Interestingly, yesterday I ran the exact same code multiple times on the same server using the same priors and input data, and the simulation completed successfully for all chains only one of those times. However, when I tried again today, the problem reoccurred.

What I have tried already:

  • Running the simulation on different servers
  • Using different seeds (both fixed and randomly generated)
  • I checked htop and all the 4 parallel processes are still running, even though the common messages "Chain x Iteration: " are not displayed in the simulation terminal
  • I tried to run the simulation in series, and chain 1 just “froze” at a certain iteration and nothing was displayed anymore.

Has anyone encountered a similar issue or have insights into what might be causing this behavior?
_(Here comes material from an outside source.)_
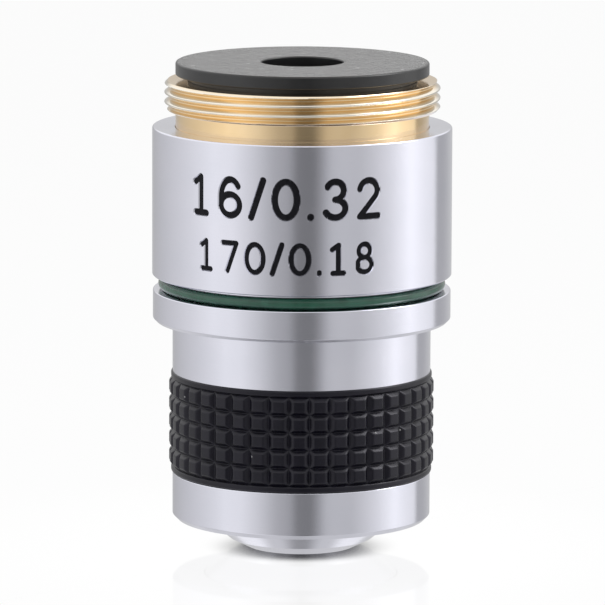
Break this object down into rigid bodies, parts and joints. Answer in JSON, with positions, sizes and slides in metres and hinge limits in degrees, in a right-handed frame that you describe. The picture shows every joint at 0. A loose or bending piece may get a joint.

Please, assuming that the code is correctly set up, help me brainstorm and find possible causes and solutions to this problem.

Thank you!

Start of the simulation:

“End” of the simulation:

Can you share the code you’re running in more detail?

Have you tested that the ODE integrates successfully throughout the parameter space implied by your priors? When I’ve run into problems like this in the past, this has been the culprit, especially if the ODE is stiff and you’re using a non-stiff solver.

The ODE system is stiff, but I am using a stiff solver (ode_bdf). The system is well defined in the parameter space implied by the priors, and I have already successfuly tried to solve it for different combinations of parameters. If what you suggest was the case, wouldn’t then the model calibration just give warnings? That is at least my experience when choosing troublesome priors.

I wasn’t necessarily implying that the system is ill-defined in some region. A system can be well-defined but so numerically intractable that the integration becomes impractically slow. At least in my case, this only occurred for subspaces of the parameter space that were very unlikely, so I was able to improve the situation with more informative priors.

I’m just speculating based on a similar issue I’ve had in the past. You’ll probably get more informed feedback if you provide a minimal example that reproduces this behavior.

Okay, I thought you meant ill-definition from how you phrased it. Then you are probably right. I finally solved the “frozen” chains problem by increasing the maximum step size and lowering the tolerance for the ode_bdf solver, thank you for your feedback.